▶ [Brief]:
Extract the lines between the ones holding "Keep writing the" and "return [tuple(matrix @", inclusive, exactly as written and nothing more.

▶ [Material to process]:
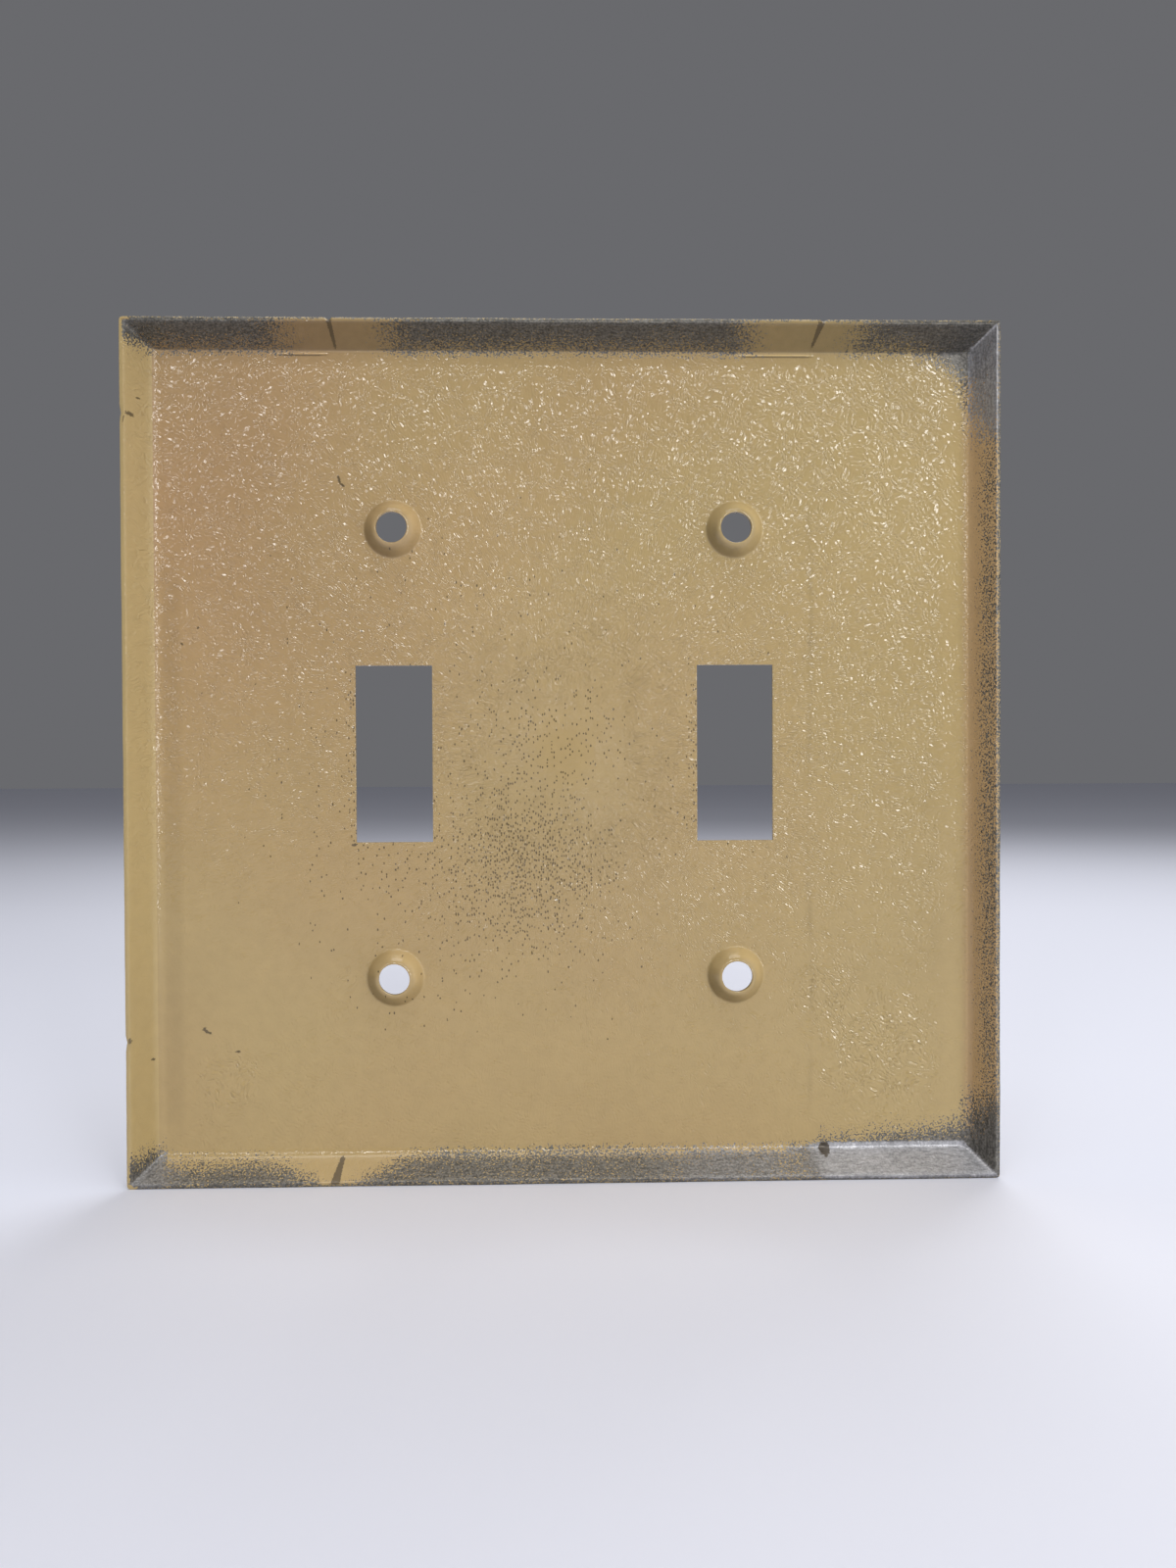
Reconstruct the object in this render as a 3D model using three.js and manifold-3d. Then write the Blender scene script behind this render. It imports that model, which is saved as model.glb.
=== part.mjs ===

* * *

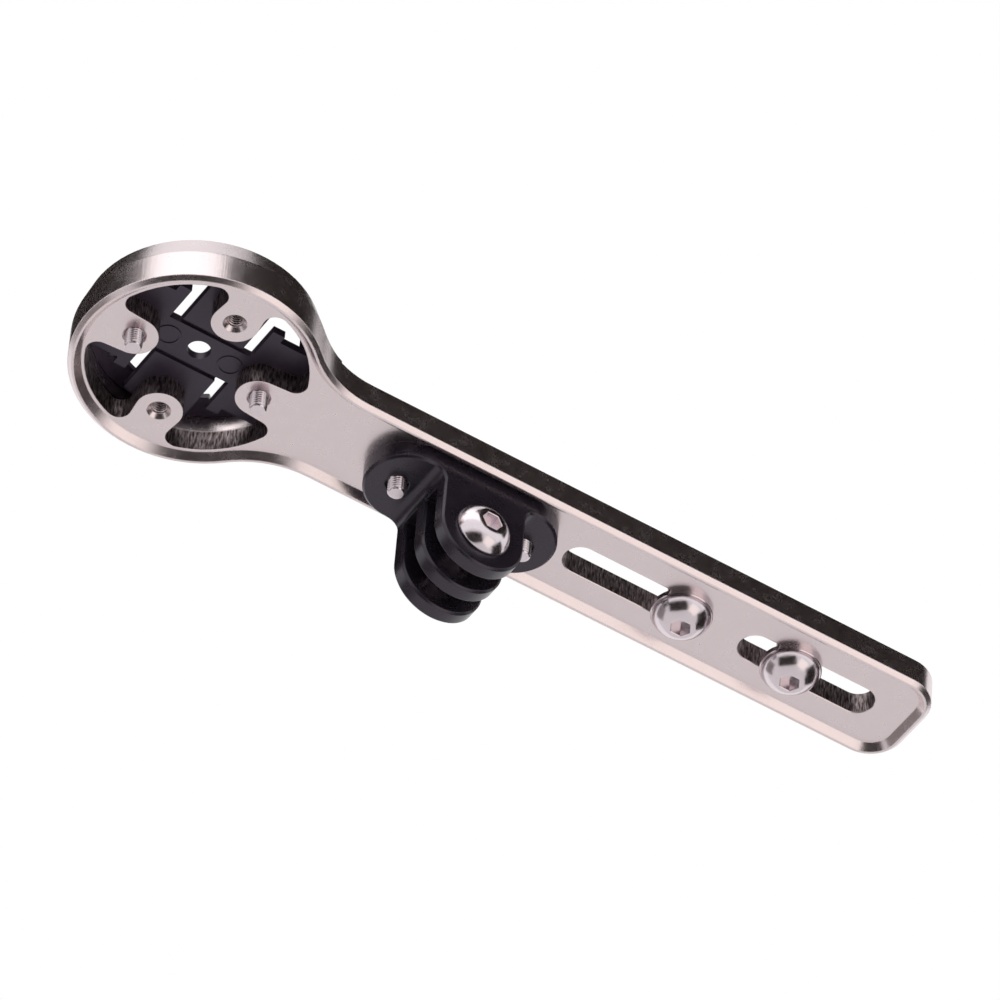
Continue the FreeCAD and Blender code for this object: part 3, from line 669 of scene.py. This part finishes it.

...

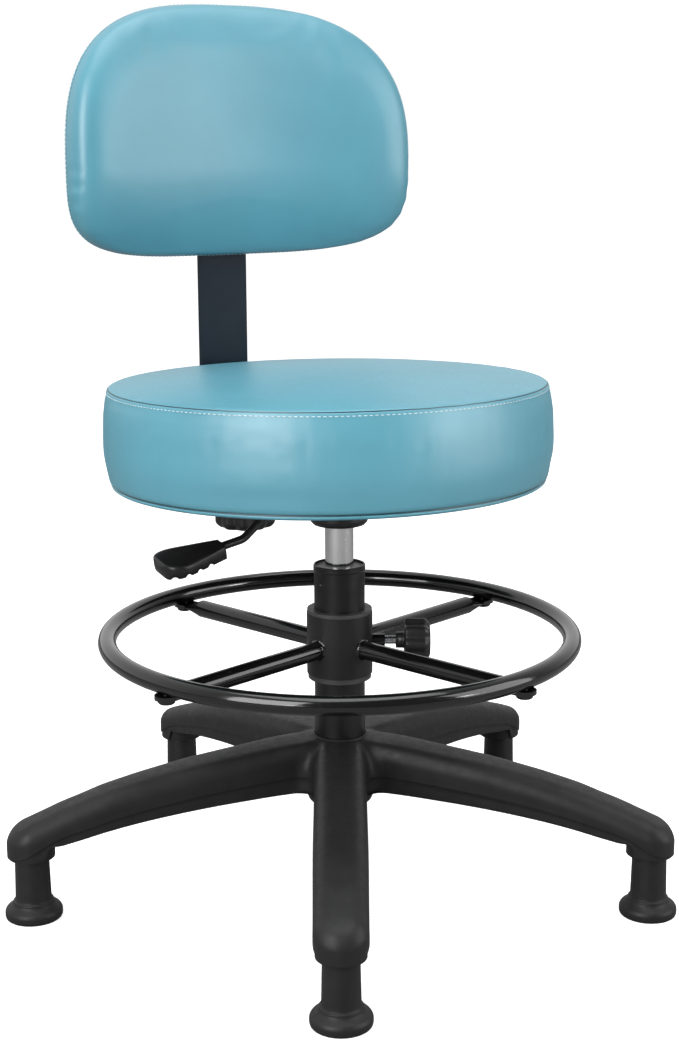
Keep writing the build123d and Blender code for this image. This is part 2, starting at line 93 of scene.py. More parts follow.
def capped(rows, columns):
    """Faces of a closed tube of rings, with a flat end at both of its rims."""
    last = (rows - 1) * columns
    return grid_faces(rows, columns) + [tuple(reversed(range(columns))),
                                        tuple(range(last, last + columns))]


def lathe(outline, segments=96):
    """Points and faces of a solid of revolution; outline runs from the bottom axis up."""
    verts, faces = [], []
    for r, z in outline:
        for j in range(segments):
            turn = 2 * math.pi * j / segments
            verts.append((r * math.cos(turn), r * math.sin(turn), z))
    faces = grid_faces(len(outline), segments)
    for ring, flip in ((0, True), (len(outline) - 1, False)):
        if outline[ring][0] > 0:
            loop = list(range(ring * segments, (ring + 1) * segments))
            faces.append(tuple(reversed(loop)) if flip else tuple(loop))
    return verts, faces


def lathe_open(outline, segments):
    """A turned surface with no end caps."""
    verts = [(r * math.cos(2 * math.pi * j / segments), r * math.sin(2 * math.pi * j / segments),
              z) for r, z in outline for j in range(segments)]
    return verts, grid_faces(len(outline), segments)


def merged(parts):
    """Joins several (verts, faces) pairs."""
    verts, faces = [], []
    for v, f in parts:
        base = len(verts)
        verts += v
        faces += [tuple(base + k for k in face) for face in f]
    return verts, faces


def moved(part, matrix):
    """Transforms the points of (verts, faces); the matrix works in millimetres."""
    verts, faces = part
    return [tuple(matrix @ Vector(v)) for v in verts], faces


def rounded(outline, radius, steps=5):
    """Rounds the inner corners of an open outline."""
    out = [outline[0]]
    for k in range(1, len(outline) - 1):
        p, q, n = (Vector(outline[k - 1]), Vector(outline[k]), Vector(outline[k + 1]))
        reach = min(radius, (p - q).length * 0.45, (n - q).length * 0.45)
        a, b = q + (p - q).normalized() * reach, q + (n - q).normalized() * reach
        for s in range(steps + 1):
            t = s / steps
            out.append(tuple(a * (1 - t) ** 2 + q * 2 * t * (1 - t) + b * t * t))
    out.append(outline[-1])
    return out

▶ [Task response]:
Keep writing the build123d and Blender code for this image. This is part 2, starting at line 93 of scene.py. More parts follow.
def capped(rows, columns):
    """Faces of a closed tube of rings, with a flat end at both of its rims."""
    last = (rows - 1) * columns
    return grid_faces(rows, columns) + [tuple(reversed(range(columns))),
                                        tuple(range(last, last + columns))]


def lathe(outline, segments=96):
    """Points and faces of a solid of revolution; outline runs from the bottom axis up."""
    verts, faces = [], []
    for r, z in outline:
        for j in range(segments):
            turn = 2 * math.pi * j / segments
            verts.append((r * math.cos(turn), r * math.sin(turn), z))
    faces = grid_faces(len(outline), segments)
    for ring, flip in ((0, True), (len(outline) - 1, False)):
        if outline[ring][0] > 0:
            loop = list(range(ring * segments, (ring + 1) * segments))
            faces.append(tuple(reversed(loop)) if flip else tuple(loop))
    return verts, faces


def lathe_open(outline, segments):
    """A turned surface with no end caps."""
    verts = [(r * math.cos(2 * math.pi * j / segments), r * math.sin(2 * math.pi * j / segments),
              z) for r, z in outline for j in range(segments)]
    return verts, grid_faces(len(outline), segments)


def merged(parts):
    """Joins several (verts, faces) pairs."""
    verts, faces = [], []
    for v, f in parts:
        base = len(verts)
        verts += v
        faces += [tuple(base + k for k in face) for face in f]
    return verts, faces


def moved(part, matrix):
    """Transforms the points of (verts, faces); the matrix works in millimetres."""
    verts, faces = part
    return [tuple(matrix @ Vector(v)) for v in verts], faces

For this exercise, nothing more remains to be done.